The next day, I go back.  After being there about ten minutes, they give me an address, MapQuest directions, and the cell phone number of the person I will be seeing.  Being late enough in the morning, this 45 minute trip turns out to take 1 hour 45 in Hampton Roads traffic.  I get there, and there are two guys.  One tells me to drive my car over to his tent.  I explain that I was there on the job interview.  He says he understands.  He glances at my windshield for just a moment, and says that he spots three chips.  Here is a secret—insurance companies will pay 100% for up to three chips, so they always find three chips.  I’m trying to be nice, and it’s not going to cost me money, so he fixes the “three” chips.  He also sprays stuff as seen on TV for headlight clarifying.

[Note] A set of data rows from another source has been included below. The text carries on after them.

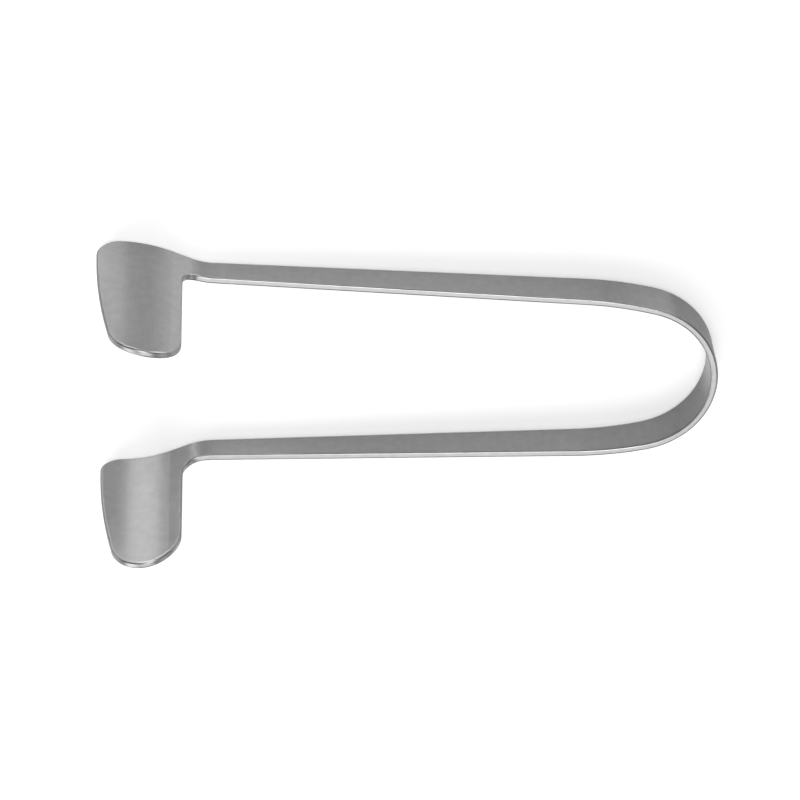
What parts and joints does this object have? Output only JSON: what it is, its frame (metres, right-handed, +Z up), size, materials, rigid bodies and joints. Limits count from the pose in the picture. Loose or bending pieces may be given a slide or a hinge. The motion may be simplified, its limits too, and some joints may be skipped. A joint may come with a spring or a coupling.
{
  "type": "nasal speculum",
  "caption": "One-piece spring steel nasal speculum: a bow with two springy arms that end in upright scooped blades with rounded tips.",
  "frame": {"origin": "middle of the overall length and spread, on the plane that the strip's straight edge lies on", "axes": "+X from the bow towards the blades, +Z up along the blades, and the two arms mirror each other about the XZ plane"},
  "size_m": [0.11, 0.0476, 0.0334],
  "materials": {
    "satin_steel": "satin polished stainless steel"
  },
  "bodies": {
    "root": {"speculum": "satin_steel"}
  },
  "joints": []
}
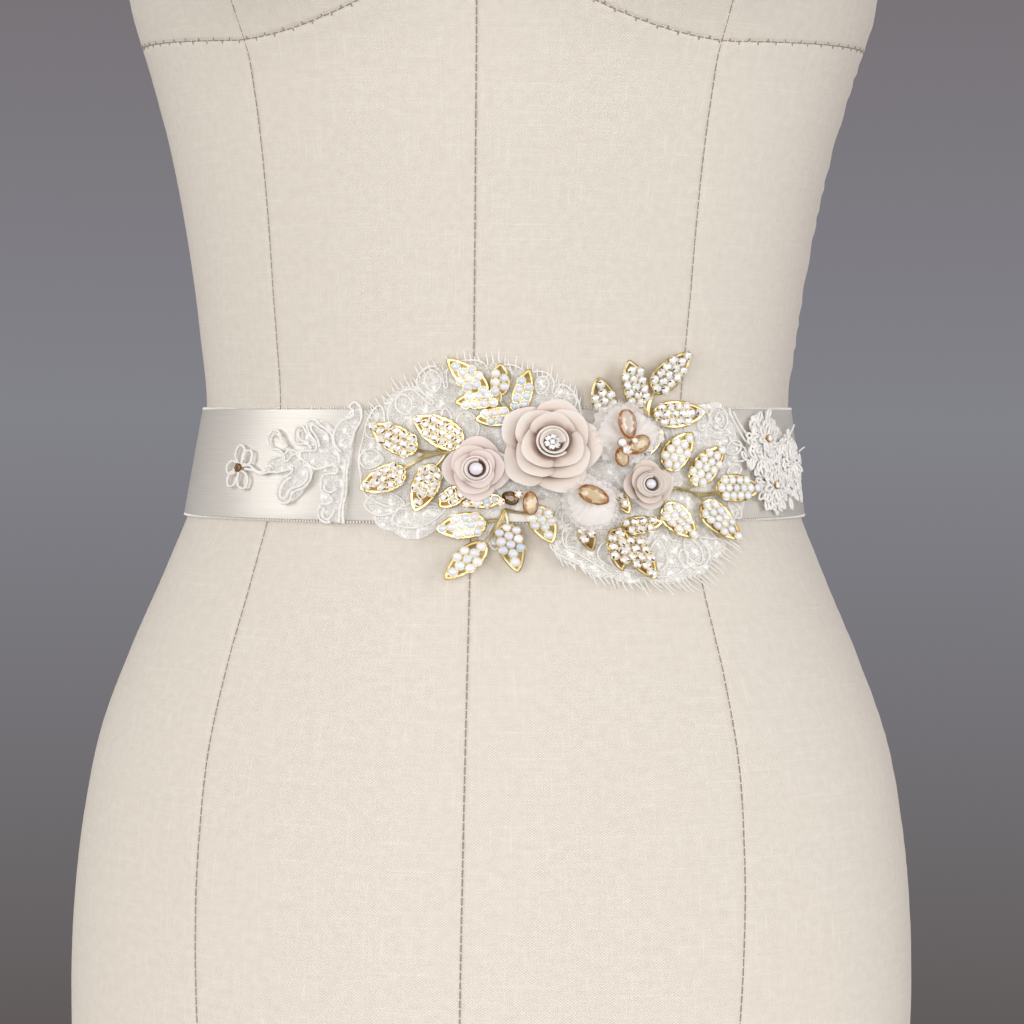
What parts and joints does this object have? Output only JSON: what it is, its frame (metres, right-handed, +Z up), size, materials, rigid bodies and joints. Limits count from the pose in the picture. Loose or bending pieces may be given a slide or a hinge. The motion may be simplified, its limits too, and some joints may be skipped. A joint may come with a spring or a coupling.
{
  "type": "bridal sash on a dress form",
  "caption": "Satin waist ribbon dressed with lace, eyelash fringe, clay roses, cast leaf sprays and glass drops, worn by a limbless dress form that stands on a flat board.",
  "frame": {"origin": "centre of the base board's underside", "axes": "+Z up, the sash's front facing -Y, +X to the viewer's right"},
  "size_m": [0.332, 0.28, 0.7683],
  "materials": {
    "form_cover": "natural linen-cotton cover, matt",
    "painted_wood": "cream satin paint",
    "satin_ribbon": "double-faced satin",
    "ivory_lace": "corded lace, matt",
    "air_clay": "air-dry clay, soft satin",
    "gilt_metal": "gold plate, cast",
    "glass": "faceted",
    "organza": "sheer, singed edge"
  },
  "bodies": {
    "root": {"form_body": "form_cover", "form_neck_cap": "painted_wood", "form_base": "painted_wood", "sash_ribbon": "satin_ribbon", "lace_upper": "ivory_lace", "lace_lower": "ivory_lace", "lace_left": "ivory_lace", "lace_right": "ivory_lace", "fringe_upper": "ivory_lace", "fringe_lower": "ivory_lace", "blossom_top": "ivory_lace", "blossom_low": "ivory_lace", "blossom_side": "ivory_lace", "spray_left": "gilt_metal", "spray_top": "gilt_metal", "spray_bottom": "gilt_metal", "spray_top_right": "gilt_metal", "spray_right": "gilt_metal", "spray_low_right": "gilt_metal", "leaf_behind": "gilt_metal", "leaf_under_rose": "gilt_metal", "leaf_opal": "gilt_metal", "leaf_beside": "gilt_metal", "leaf_low": "gilt_metal", "rose_big": "air_clay", "rose_mid": "air_clay", "rose_small": "air_clay", "organza_top": "organza", "organza_low": "organza", "drop_top": "glass", "drop_side": "glass", "drop_low": "glass", "drop_organza": "glass", "drop_dark": "glass", "drop_amber": "glass"}
  },
  "joints": []
}
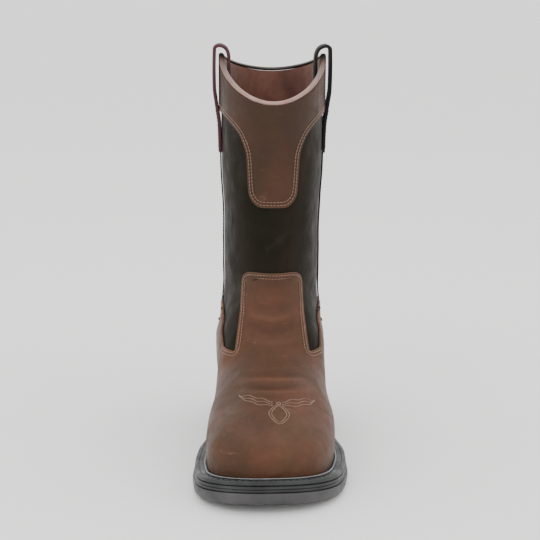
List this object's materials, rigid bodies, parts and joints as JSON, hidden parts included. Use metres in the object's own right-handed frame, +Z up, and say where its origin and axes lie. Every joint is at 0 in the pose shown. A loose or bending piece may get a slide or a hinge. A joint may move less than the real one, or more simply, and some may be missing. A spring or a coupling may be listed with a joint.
{
  "type": "western work boot",
  "caption": "Left pull-on western work boot with a square toe, scalloped collar, pull straps and a welted lugged sole, for wearing on the foot.",
  "frame": {"origin": "on the floor, under the middle of the boot's box", "axes": "+Z up, the shaft's way; -Y the way that the toe points; +X towards the little toe"},
  "size_m": [0.1254, 0.3138, 0.3428],
  "materials": {
    "brown_leather": "oiled and creased, satin",
    "black_leather": "dark shaft leather, slightly glossy",
    "edge_leather": "worn rolled edge",
    "strap_leather": "matte strap",
    "black_rubber": "matte, dusty",
    "grey_rubber": "matte, dusty",
    "insole_leather": "dull"
  },
  "bodies": {
    "root": {"outsole": "grey_rubber", "heel": "grey_rubber", "midsole": "black_rubber", "welt": "grey_rubber", "insole": "insole_leather", "upper": "black_leather", "vamp": "brown_leather", "counter": "brown_leather", "collar_front": "brown_leather", "collar_back": "brown_leather", "collar_binding": "edge_leather", "pull_strap_medial": "strap_leather", "pull_strap_lateral": "strap_leather", "side_seam_medial": "black_leather", "side_seam_lateral": "black_leather"}
  },
  "joints": []
}
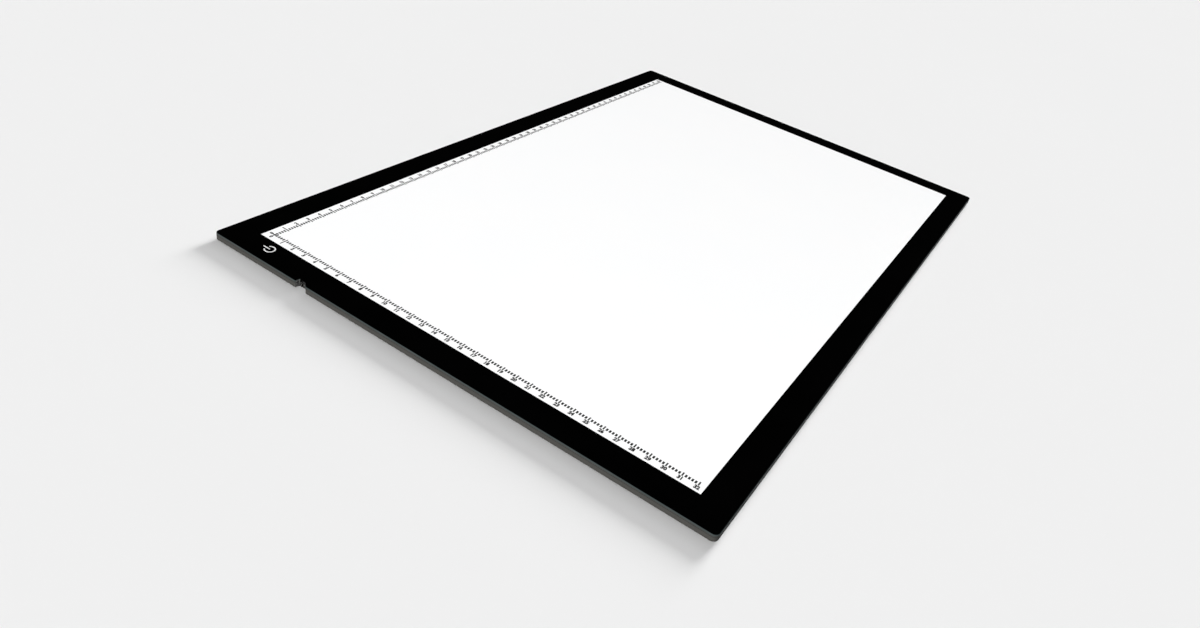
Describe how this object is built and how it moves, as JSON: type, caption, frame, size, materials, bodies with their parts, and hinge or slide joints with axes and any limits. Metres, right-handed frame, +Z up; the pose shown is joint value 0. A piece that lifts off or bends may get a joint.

I’m not sure if there were one, two, three, or zero chips, but I know the lights needed that.  I can also sense a scam.  Meanwhile, the other guy is crawling up onto the hood of a semi truck fixing a chip.  I’m sure of that, as the semi driver flagged him down.  I couldn’t have gotten my body up there under any conditions.  Also, my knees are telling me that they are already complaining about the amount of standing up I’ve done.  Even if it was an honest job, I couldn’t have done it.

            I hate to say it, but I am getting a poorer attitude about the society I’m living in. Maybe that’s part of why God has given us only so long to live; too many of us will get soured by it all after six to ten decades.  Still, I believe that work is an important way to honor God moment by moment.